The Public Contracts (Amendments) Regulations 2009, which came into force in the England and Wales on 20 December 2009, implement the European Remedies Directive 2007/66/EC by amending the 2006 Regulations in relation to the process for notifying bidders after a procuring authority has decided which supplier should be awarded a contract. The new provisions in the 2009 Regulations, which apply to contract award procedures that commenced after 20 December 2009, state that contracting authorities must issue an award decision notice to tenderers that includes:

  • the award criteria;
  • the reasons for the decisions, including the characteristics and relative advantages of the successful tender;
  • the score obtained by the recipient and the operator to be awarded the contract; and
  • the successful operator’s name.

Public sector authorities will therefore need to consider the requirements of the 2009 Regulations and ensure that an e-tendering solution meets these provisions, so that they are not susceptible to challenges relating to unfair contract awards.

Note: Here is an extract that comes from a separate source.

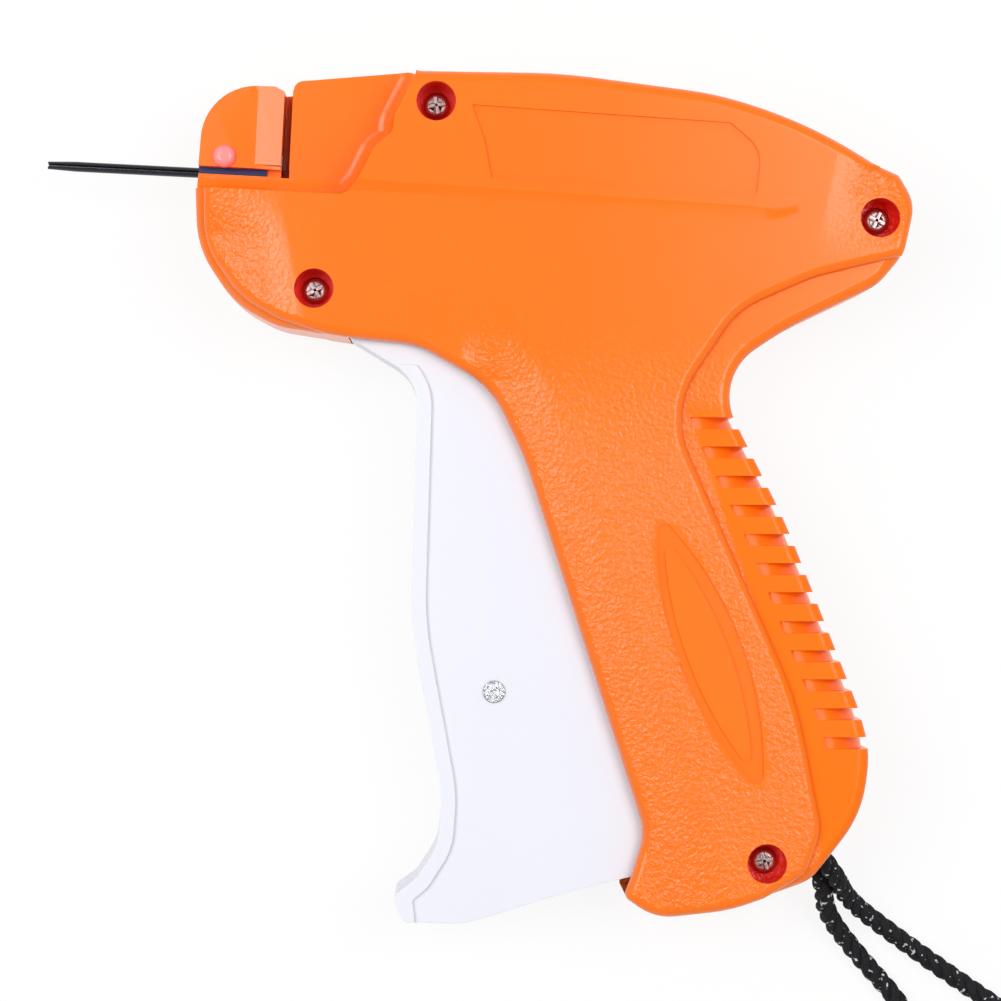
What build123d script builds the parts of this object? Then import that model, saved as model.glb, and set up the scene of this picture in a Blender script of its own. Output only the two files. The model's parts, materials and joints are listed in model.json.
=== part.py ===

While the advantages of rolling out e-tendering across the public sector in terms of the efficiencies and savings it will enable cannot be underestimated, the public procurement rules will need to be observed, and the additional hurdles could inhibit the adoption and impact of e-tendering solutions.

To comply with the legislation, contracting authorities will have to implement specialised e-tendering platforms and not just maintain an ‘electronic mailbox’. Whether such platforms need to be bespoke or an ‘off-the-shelf’ solution will depend on the requirements of the public body involved.